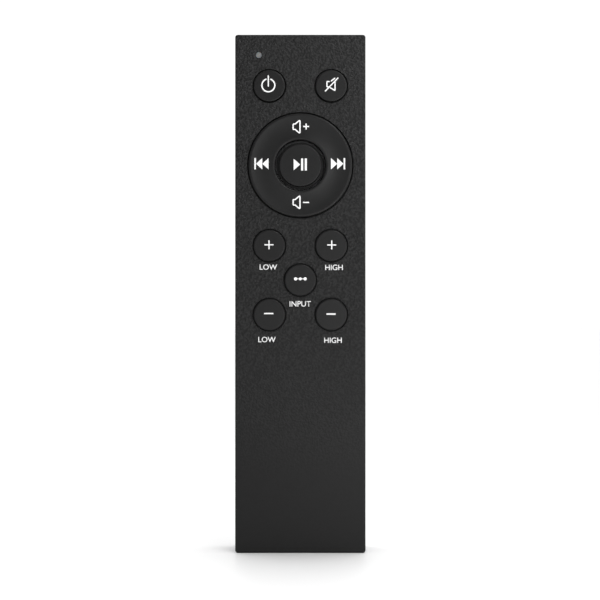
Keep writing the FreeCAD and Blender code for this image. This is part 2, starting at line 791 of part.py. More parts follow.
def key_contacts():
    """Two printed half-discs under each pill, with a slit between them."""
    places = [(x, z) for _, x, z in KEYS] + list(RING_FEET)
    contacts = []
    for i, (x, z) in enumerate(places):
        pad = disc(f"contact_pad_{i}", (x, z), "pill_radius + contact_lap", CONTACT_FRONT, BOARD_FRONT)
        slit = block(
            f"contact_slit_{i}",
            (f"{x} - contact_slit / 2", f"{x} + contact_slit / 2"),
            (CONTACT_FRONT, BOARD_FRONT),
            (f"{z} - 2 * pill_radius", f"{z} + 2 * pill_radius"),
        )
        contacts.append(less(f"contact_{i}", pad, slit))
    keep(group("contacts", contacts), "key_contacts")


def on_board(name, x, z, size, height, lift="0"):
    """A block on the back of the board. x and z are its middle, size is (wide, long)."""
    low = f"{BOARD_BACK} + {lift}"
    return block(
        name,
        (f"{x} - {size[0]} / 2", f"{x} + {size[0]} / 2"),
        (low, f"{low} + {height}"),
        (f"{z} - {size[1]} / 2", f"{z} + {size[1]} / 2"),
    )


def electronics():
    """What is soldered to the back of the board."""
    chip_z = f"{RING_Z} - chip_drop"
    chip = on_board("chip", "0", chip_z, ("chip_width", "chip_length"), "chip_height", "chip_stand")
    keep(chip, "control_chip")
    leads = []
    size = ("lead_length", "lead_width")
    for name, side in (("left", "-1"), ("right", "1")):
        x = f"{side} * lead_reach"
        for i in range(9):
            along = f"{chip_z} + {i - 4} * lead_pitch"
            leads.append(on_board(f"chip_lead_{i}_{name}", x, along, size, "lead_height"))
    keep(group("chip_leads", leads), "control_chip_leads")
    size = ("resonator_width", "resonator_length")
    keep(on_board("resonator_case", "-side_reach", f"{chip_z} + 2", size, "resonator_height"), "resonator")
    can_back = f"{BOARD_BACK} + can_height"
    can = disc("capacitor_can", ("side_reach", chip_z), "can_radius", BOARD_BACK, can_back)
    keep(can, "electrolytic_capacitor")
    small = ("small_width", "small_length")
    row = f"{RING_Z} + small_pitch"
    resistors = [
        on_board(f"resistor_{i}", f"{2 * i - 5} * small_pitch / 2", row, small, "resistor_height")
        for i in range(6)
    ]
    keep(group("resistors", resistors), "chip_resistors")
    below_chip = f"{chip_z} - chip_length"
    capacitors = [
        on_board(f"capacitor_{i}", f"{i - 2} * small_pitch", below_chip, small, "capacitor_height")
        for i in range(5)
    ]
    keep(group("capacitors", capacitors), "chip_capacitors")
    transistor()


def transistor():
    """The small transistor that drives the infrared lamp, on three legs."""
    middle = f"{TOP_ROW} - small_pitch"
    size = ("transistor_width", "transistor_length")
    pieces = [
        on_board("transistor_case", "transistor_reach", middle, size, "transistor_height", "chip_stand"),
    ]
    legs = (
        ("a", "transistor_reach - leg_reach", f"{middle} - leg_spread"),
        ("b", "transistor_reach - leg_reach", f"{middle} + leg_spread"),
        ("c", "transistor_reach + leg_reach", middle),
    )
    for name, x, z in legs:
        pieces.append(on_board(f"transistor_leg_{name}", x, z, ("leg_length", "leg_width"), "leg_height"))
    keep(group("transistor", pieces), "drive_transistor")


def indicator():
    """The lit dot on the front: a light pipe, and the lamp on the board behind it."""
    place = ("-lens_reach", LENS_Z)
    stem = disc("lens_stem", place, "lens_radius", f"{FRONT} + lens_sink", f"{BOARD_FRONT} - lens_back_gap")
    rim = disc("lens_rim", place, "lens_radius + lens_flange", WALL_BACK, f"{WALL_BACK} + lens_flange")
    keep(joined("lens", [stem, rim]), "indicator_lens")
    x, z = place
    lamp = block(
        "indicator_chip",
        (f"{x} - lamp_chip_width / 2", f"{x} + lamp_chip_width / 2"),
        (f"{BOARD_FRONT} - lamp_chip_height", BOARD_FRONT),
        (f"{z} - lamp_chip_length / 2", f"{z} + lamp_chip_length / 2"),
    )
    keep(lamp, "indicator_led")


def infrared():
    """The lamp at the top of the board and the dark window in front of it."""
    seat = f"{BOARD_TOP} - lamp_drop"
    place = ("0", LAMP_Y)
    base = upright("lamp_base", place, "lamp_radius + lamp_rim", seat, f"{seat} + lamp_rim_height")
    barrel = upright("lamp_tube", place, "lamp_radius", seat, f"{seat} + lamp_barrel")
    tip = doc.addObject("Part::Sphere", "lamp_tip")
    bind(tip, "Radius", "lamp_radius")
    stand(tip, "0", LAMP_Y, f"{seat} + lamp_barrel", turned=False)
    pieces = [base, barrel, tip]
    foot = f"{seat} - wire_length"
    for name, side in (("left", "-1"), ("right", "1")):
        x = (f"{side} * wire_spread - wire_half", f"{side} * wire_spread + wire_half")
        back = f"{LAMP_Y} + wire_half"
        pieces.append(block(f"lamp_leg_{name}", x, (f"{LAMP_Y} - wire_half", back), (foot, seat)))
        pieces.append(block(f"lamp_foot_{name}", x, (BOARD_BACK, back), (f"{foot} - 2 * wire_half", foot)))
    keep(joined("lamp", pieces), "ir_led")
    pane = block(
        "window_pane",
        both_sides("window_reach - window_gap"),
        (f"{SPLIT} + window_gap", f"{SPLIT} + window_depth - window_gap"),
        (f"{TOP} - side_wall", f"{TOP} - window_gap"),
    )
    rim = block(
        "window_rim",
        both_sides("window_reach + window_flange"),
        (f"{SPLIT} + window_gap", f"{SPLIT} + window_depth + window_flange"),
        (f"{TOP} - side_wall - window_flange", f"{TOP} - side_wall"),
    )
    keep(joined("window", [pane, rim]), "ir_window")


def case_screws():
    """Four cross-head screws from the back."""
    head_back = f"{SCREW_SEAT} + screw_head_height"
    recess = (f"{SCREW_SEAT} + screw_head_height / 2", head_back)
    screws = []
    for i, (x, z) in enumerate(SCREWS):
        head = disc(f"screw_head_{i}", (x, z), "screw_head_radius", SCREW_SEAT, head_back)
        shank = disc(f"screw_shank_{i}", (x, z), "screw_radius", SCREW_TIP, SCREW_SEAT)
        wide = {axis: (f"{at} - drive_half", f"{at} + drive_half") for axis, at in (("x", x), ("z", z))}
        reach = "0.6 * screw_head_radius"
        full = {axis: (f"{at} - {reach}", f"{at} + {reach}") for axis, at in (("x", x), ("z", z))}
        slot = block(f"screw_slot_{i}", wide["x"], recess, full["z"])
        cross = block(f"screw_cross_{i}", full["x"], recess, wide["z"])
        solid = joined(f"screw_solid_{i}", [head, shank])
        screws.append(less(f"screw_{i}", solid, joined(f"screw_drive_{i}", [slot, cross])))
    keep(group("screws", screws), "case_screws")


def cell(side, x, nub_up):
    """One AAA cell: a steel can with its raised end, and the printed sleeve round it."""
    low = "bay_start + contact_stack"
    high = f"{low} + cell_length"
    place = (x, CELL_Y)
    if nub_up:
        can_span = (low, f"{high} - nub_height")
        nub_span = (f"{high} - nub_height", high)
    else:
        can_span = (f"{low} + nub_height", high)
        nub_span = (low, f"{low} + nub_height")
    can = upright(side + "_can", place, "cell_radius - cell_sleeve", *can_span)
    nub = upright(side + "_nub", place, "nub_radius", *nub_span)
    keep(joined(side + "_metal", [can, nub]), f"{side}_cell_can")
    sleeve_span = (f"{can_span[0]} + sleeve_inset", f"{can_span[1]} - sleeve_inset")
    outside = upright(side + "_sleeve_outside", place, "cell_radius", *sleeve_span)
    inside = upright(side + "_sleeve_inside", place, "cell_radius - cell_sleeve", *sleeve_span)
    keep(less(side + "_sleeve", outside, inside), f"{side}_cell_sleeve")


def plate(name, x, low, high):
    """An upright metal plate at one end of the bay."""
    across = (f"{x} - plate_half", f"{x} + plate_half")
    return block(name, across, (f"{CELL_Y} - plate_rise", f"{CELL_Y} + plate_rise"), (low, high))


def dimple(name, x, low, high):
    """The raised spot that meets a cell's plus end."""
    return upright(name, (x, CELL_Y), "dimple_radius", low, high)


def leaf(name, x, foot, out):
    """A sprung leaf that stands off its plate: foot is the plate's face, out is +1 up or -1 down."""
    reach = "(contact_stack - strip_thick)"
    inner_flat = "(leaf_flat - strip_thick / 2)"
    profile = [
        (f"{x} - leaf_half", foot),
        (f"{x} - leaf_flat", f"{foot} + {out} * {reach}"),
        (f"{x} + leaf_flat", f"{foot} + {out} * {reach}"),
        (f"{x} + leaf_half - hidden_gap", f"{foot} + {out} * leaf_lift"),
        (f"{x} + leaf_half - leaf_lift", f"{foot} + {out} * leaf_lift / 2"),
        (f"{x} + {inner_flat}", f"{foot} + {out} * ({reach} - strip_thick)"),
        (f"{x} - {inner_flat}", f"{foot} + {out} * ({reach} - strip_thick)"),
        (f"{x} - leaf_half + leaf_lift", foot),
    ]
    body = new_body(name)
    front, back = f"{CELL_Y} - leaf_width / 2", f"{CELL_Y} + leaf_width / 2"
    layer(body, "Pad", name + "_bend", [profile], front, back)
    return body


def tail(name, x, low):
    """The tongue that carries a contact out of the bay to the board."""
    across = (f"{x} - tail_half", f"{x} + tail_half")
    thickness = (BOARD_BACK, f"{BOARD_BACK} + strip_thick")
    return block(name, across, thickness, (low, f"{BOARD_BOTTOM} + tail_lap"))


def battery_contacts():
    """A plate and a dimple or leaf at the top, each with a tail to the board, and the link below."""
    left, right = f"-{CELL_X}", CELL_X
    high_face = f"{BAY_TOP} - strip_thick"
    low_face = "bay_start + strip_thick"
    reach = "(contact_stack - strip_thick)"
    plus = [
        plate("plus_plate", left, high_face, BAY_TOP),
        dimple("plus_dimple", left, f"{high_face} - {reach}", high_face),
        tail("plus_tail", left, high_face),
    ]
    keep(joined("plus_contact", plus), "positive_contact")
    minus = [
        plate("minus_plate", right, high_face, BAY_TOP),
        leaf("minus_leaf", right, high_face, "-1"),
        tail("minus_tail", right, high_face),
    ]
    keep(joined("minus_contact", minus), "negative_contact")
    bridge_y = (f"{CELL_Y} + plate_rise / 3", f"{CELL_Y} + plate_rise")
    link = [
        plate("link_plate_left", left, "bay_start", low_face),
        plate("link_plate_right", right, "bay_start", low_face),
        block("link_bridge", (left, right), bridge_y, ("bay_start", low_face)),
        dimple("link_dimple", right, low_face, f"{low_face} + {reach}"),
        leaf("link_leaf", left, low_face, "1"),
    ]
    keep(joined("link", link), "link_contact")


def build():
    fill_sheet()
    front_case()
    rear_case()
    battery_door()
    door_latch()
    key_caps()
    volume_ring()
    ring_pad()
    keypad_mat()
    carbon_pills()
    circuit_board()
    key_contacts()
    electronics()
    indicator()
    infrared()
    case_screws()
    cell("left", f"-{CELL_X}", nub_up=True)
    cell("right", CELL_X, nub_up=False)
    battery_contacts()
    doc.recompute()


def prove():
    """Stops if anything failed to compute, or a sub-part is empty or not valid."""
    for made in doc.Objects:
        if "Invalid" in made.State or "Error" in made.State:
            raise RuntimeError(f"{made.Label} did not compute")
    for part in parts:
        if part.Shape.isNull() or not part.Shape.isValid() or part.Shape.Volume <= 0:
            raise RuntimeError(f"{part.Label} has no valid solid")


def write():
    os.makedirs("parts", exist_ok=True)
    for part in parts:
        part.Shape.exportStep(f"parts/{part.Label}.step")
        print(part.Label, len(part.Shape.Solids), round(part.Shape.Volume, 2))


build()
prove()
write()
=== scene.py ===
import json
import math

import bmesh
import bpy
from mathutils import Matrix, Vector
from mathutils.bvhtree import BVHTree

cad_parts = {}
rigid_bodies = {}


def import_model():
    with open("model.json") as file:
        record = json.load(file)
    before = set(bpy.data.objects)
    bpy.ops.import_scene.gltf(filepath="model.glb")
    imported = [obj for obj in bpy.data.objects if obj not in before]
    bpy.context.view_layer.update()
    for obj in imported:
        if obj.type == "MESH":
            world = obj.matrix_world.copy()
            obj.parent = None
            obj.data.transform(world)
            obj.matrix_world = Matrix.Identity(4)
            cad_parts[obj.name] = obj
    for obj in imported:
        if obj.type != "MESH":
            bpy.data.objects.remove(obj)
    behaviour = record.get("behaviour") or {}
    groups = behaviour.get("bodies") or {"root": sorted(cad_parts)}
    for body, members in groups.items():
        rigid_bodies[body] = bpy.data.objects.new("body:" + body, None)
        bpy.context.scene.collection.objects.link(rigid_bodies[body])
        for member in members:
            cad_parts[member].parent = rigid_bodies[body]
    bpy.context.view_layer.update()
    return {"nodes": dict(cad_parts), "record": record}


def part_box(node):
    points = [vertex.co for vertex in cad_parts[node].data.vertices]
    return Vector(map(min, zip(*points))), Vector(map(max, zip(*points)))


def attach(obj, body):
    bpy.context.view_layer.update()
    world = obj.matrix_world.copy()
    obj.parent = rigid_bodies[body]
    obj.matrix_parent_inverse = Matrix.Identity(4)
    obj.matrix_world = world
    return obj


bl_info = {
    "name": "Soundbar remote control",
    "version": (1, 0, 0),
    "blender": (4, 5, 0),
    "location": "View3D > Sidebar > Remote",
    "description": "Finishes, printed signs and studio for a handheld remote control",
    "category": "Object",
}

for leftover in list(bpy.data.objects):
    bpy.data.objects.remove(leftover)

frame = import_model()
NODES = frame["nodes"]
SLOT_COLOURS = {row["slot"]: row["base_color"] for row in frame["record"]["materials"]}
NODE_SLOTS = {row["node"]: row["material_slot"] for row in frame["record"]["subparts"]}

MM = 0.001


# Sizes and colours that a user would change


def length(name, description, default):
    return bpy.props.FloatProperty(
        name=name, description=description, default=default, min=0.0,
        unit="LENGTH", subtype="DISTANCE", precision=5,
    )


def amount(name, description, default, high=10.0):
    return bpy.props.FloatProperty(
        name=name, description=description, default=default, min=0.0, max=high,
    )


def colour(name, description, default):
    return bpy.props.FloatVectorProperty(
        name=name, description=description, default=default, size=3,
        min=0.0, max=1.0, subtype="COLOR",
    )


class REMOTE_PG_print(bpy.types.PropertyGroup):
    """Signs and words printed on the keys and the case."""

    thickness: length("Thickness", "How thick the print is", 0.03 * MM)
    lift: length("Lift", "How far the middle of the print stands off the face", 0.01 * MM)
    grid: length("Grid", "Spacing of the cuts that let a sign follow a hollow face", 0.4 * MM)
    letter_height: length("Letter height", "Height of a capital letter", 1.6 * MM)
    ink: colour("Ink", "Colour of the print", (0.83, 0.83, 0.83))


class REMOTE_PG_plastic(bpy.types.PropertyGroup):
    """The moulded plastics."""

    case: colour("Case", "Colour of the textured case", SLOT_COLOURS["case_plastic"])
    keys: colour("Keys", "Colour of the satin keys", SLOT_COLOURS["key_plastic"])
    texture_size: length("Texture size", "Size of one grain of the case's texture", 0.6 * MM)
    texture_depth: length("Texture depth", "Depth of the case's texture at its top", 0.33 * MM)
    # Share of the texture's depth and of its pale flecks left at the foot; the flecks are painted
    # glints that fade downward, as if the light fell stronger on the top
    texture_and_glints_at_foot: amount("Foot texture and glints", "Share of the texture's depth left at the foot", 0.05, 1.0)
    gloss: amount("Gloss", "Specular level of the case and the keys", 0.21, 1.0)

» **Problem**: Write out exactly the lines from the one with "doc.recompute()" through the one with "imported = [obj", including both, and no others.

» **Response to the exercise**:
    doc.recompute()


def prove():
    """Stops if anything failed to compute, or a sub-part is empty or not valid."""
    for made in doc.Objects:
        if "Invalid" in made.State or "Error" in made.State:
            raise RuntimeError(f"{made.Label} did not compute")
    for part in parts:
        if part.Shape.isNull() or not part.Shape.isValid() or part.Shape.Volume <= 0:
            raise RuntimeError(f"{part.Label} has no valid solid")


def write():
    os.makedirs("parts", exist_ok=True)
    for part in parts:
        part.Shape.exportStep(f"parts/{part.Label}.step")
        print(part.Label, len(part.Shape.Solids), round(part.Shape.Volume, 2))


build()
prove()
write()
=== scene.py ===
import json
import math

import bmesh
import bpy
from mathutils import Matrix, Vector
from mathutils.bvhtree import BVHTree

cad_parts = {}
rigid_bodies = {}


def import_model():
    with open("model.json") as file:
        record = json.load(file)
    before = set(bpy.data.objects)
    bpy.ops.import_scene.gltf(filepath="model.glb")
    imported = [obj for obj in bpy.data.objects if obj not in before]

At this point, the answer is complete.